What you have to do >> Write the listing out again, all of it, word for word.

Recorded information >>
━━━━

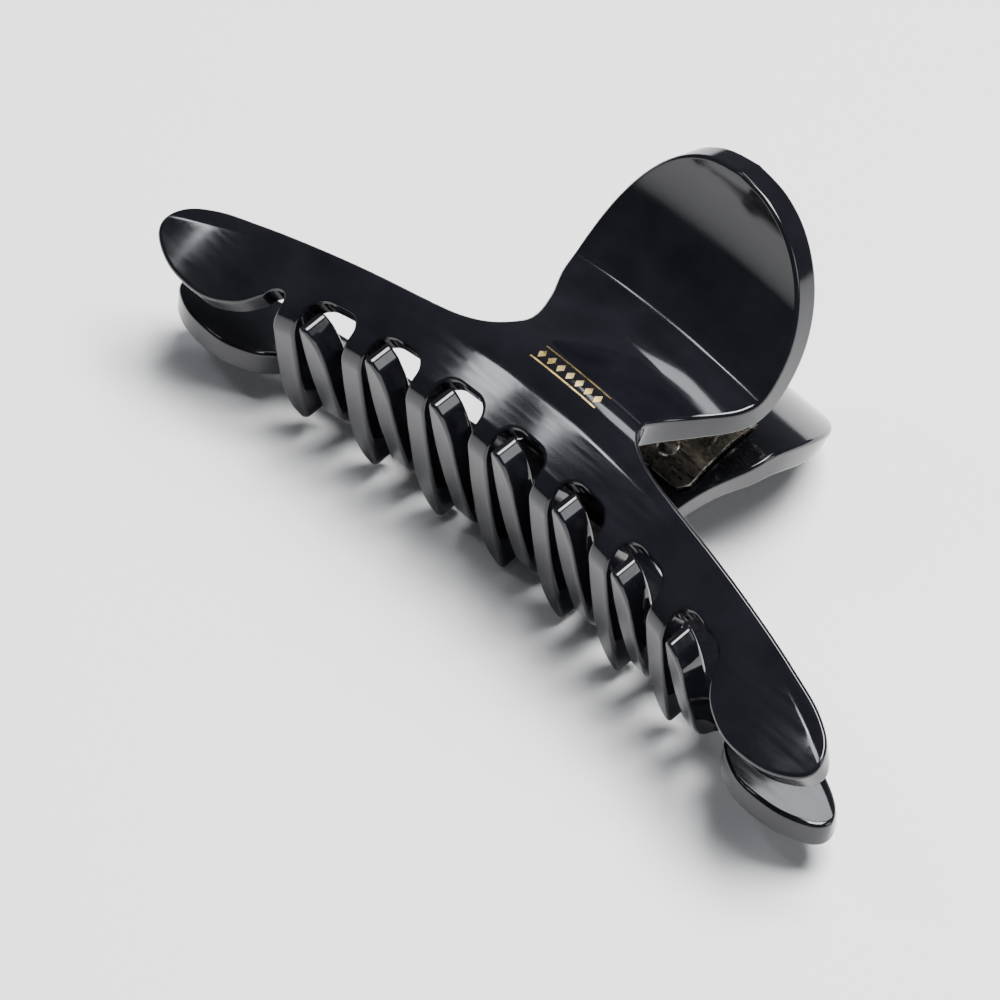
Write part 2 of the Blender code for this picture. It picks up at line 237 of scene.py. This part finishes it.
def pad_edge(angle):
    """Point of the oval pad at an angle in degrees from its right side."""
    turn = math.radians(angle)
    return (PAD_HALF * math.cos(turn), PAD_MID_W + PAD_TALL * math.sin(turn))


def side_edge():
    """Right half of the outline, from the pad's top to the paddle's inner side."""
    pad = [pad_edge(angle) for angle in (90, 72, 54, 36, 18, 0)]
    neck = [(15.2, 17.6), (12.9, 13.4), (11.1, 9.0), (10.9, 5.4), (12.4, 2.9), (15.8, 1.3)]
    arm = [(21.0, 0.6), (28.5, 0.3), (37.0, 0.3), (45.0, 0.7), (50.6, 1.2), (54.2, 0.6)]
    paddle = [(55.5, -1.7), (54.1, -4.7), (50.1, -8.3), (44.7, -10.6), (40.4, -10.1),
              (38.0, -7.9)]
    return smooth_path(pad + [(x * MM, w * MM) for x, w in neck + arm + paddle], CURVE_STEPS)


def tooth_edge(centre, tip):
    """Outline of one tooth: straight down its right side, round a small nose and
    up the long curve of its left side."""
    half = TOOTH_WIDE / 2
    nose = arc(centre + half - NOSE_R, tip + NOSE_R, NOSE_R, 0, -120)
    back = [(-0.6, 1.35), (-1.2, 3.05), (-1.55, 4.9), (-1.65, 6.8)]
    back = [(centre + x * MM, tip + up * MM) for x, up in back]
    return nose[:-1] + smooth_path([nose[-1]] + back, CURVE_STEPS)


def blank_outline():
    """Whole outline of a jaw's blank, clockwise from the top of the pad."""
    side = side_edge()
    low = ROOT_W - ROOT_ROUND
    half = TOOTH_WIDE / 2
    outline = list(side)
    outline += arc(side[-1][0] - ROOT_ROUND, low, ROOT_ROUND, 8, 90)
    for number in reversed(range(TEETH)):
        centre = FIRST_TOOTH + number * PITCH
        outline += arc(centre + half + ROOT_ROUND, low, ROOT_ROUND, 90, 180)
        outline += tooth_edge(centre, TIP_W + SHORTER[number] * MM)
        if number:
            outline += arc(centre - half - ROOT_ROUND, low, ROOT_ROUND, 0, 90)
    notch = (abs(FIRST_TOOTH) + half + abs(side[-1][0])) / 2
    notch_r = notch - abs(FIRST_TOOTH) - half
    outline += arc(-notch, side[-1][1], notch_r, 0, 165)
    outline += [(-x, w) for x, w in reversed(side[1:])]
    return outline


def edge_rings(outline, depths, edge_round):
    """Rings of points round a plate's edge, from one broad face over to the other."""
    flat = np.array(outline)
    run = np.roll(flat, -1, axis=0) - np.roll(flat, 1, axis=0)
    run /= np.linalg.norm(run, axis=1)[:, None]
    out = np.column_stack((run[:, 1], -run[:, 0]))
    ahead = np.roll(flat, -1, axis=0)
    if np.sum(flat[:, 0] * ahead[:, 1] - ahead[:, 0] * flat[:, 1]) < 0:
        out = -out
    rings = []
    for end, inward in ((0, 1), (1, -1)):
        turns = np.linspace(0, math.pi / 2, EDGE_STEPS + 1)
        for turn in (turns if end == 0 else turns[::-1]):
            place = flat - out * edge_round * (1 - math.sin(turn))
            depth = depths[end] + inward * edge_round * (1 - math.cos(turn))
            rings.append([((*p, depth), (*(o * math.sin(turn)), -inward * math.cos(turn)))
                          for p, o in zip(place, out)])
    return rings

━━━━

Completed task >>
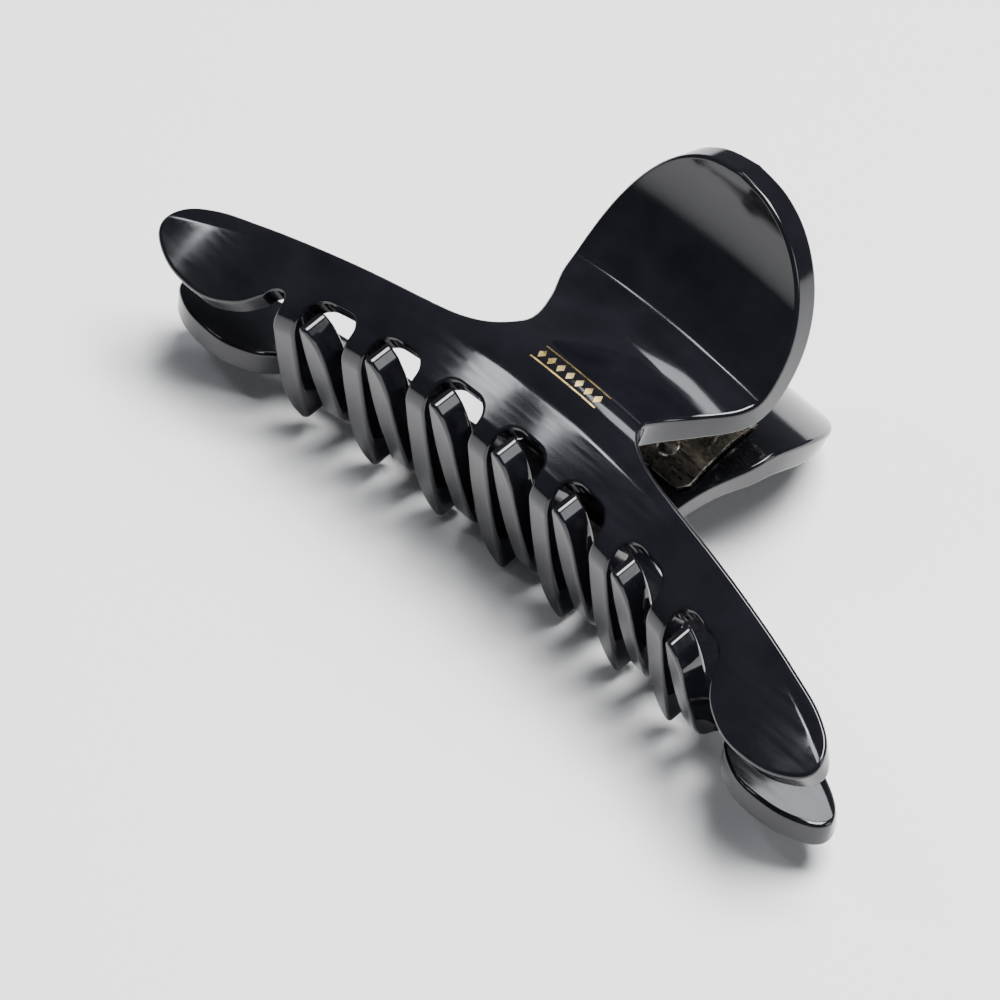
Write part 2 of the Blender code for this picture. It picks up at line 237 of scene.py. This part finishes it.
def pad_edge(angle):
    """Point of the oval pad at an angle in degrees from its right side."""
    turn = math.radians(angle)
    return (PAD_HALF * math.cos(turn), PAD_MID_W + PAD_TALL * math.sin(turn))


def side_edge():
    """Right half of the outline, from the pad's top to the paddle's inner side."""
    pad = [pad_edge(angle) for angle in (90, 72, 54, 36, 18, 0)]
    neck = [(15.2, 17.6), (12.9, 13.4), (11.1, 9.0), (10.9, 5.4), (12.4, 2.9), (15.8, 1.3)]
    arm = [(21.0, 0.6), (28.5, 0.3), (37.0, 0.3), (45.0, 0.7), (50.6, 1.2), (54.2, 0.6)]
    paddle = [(55.5, -1.7), (54.1, -4.7), (50.1, -8.3), (44.7, -10.6), (40.4, -10.1),
              (38.0, -7.9)]
    return smooth_path(pad + [(x * MM, w * MM) for x, w in neck + arm + paddle], CURVE_STEPS)


def tooth_edge(centre, tip):
    """Outline of one tooth: straight down its right side, round a small nose and
    up the long curve of its left side."""
    half = TOOTH_WIDE / 2
    nose = arc(centre + half - NOSE_R, tip + NOSE_R, NOSE_R, 0, -120)
    back = [(-0.6, 1.35), (-1.2, 3.05), (-1.55, 4.9), (-1.65, 6.8)]
    back = [(centre + x * MM, tip + up * MM) for x, up in back]
    return nose[:-1] + smooth_path([nose[-1]] + back, CURVE_STEPS)


def blank_outline():
    """Whole outline of a jaw's blank, clockwise from the top of the pad."""
    side = side_edge()
    low = ROOT_W - ROOT_ROUND
    half = TOOTH_WIDE / 2
    outline = list(side)
    outline += arc(side[-1][0] - ROOT_ROUND, low, ROOT_ROUND, 8, 90)
    for number in reversed(range(TEETH)):
        centre = FIRST_TOOTH + number * PITCH
        outline += arc(centre + half + ROOT_ROUND, low, ROOT_ROUND, 90, 180)
        outline += tooth_edge(centre, TIP_W + SHORTER[number] * MM)
        if number:
            outline += arc(centre - half - ROOT_ROUND, low, ROOT_ROUND, 0, 90)
    notch = (abs(FIRST_TOOTH) + half + abs(side[-1][0])) / 2
    notch_r = notch - abs(FIRST_TOOTH) - half
    outline += arc(-notch, side[-1][1], notch_r, 0, 165)
    outline += [(-x, w) for x, w in reversed(side[1:])]
    return outline


def edge_rings(outline, depths, edge_round):
    """Rings of points round a plate's edge, from one broad face over to the other."""
    flat = np.array(outline)
    run = np.roll(flat, -1, axis=0) - np.roll(flat, 1, axis=0)
    run /= np.linalg.norm(run, axis=1)[:, None]
    out = np.column_stack((run[:, 1], -run[:, 0]))
    ahead = np.roll(flat, -1, axis=0)
    if np.sum(flat[:, 0] * ahead[:, 1] - ahead[:, 0] * flat[:, 1]) < 0:
        out = -out
    rings = []
    for end, inward in ((0, 1), (1, -1)):
        turns = np.linspace(0, math.pi / 2, EDGE_STEPS + 1)
        for turn in (turns if end == 0 else turns[::-1]):
            place = flat - out * edge_round * (1 - math.sin(turn))
            depth = depths[end] + inward * edge_round * (1 - math.cos(turn))
            rings.append([((*p, depth), (*(o * math.sin(turn)), -inward * math.cos(turn)))
                          for p, o in zip(place, out)])
    return rings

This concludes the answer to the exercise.